Is my shift in perception for 2000s films just part of a natural cycle? I can watch any ’80s and early ’90s film, low-rated or panned, and find something enjoyable about it. The nostalgia factor weighs heavily here – the synth pop, the big bangs, the neon colors, the make-up and special fx, the yearning of a simpler time. If the film is rated low, there is a good chance that the film is dripping with camp and kitsch. As an avid VHS collector, I can watch and re-watch a grainy copy of Nightmare Weekend (1986 – the best year of horror) with fervent vigor. I also dismiss an IMDb rating of 2 for that film because most people just don’t get it.

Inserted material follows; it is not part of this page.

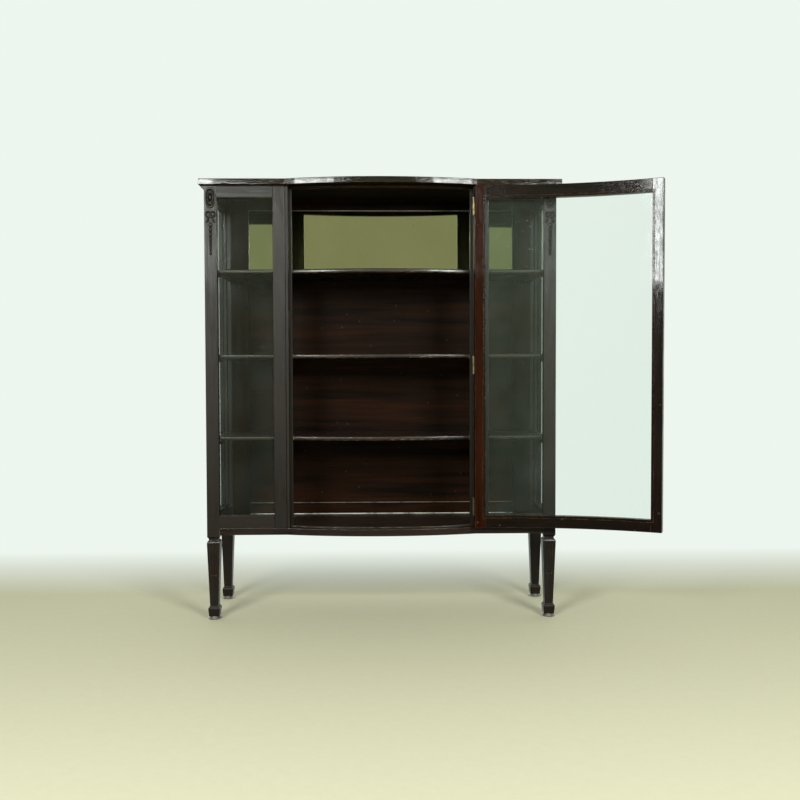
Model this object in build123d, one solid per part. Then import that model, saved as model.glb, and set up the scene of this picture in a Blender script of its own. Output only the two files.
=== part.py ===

However, with films from the early 2000s, if I saw a film rated low, I would mentally shelve it into the typical twenty-oughts trash category. For the longest time, I’ve trusted the ratings, I’ve trusted the first lines of critic’s reviews dumping on the films, and I’ve trusted my longstanding hatred of cheaply made moneygrabs and sequels and remakes and CGI. I came to rely on other people to tell me if it was worth my time. These people get it.

But… do they?

There are tons of people that discuss/swap/collect 80s horror films and call themselves horror aficionados because of this (myself included), but there isn’t really a support group for those people that are into ’00s films – that I know of – and so the only thing I can safely go by determining the popularity of these films is by their online ratings.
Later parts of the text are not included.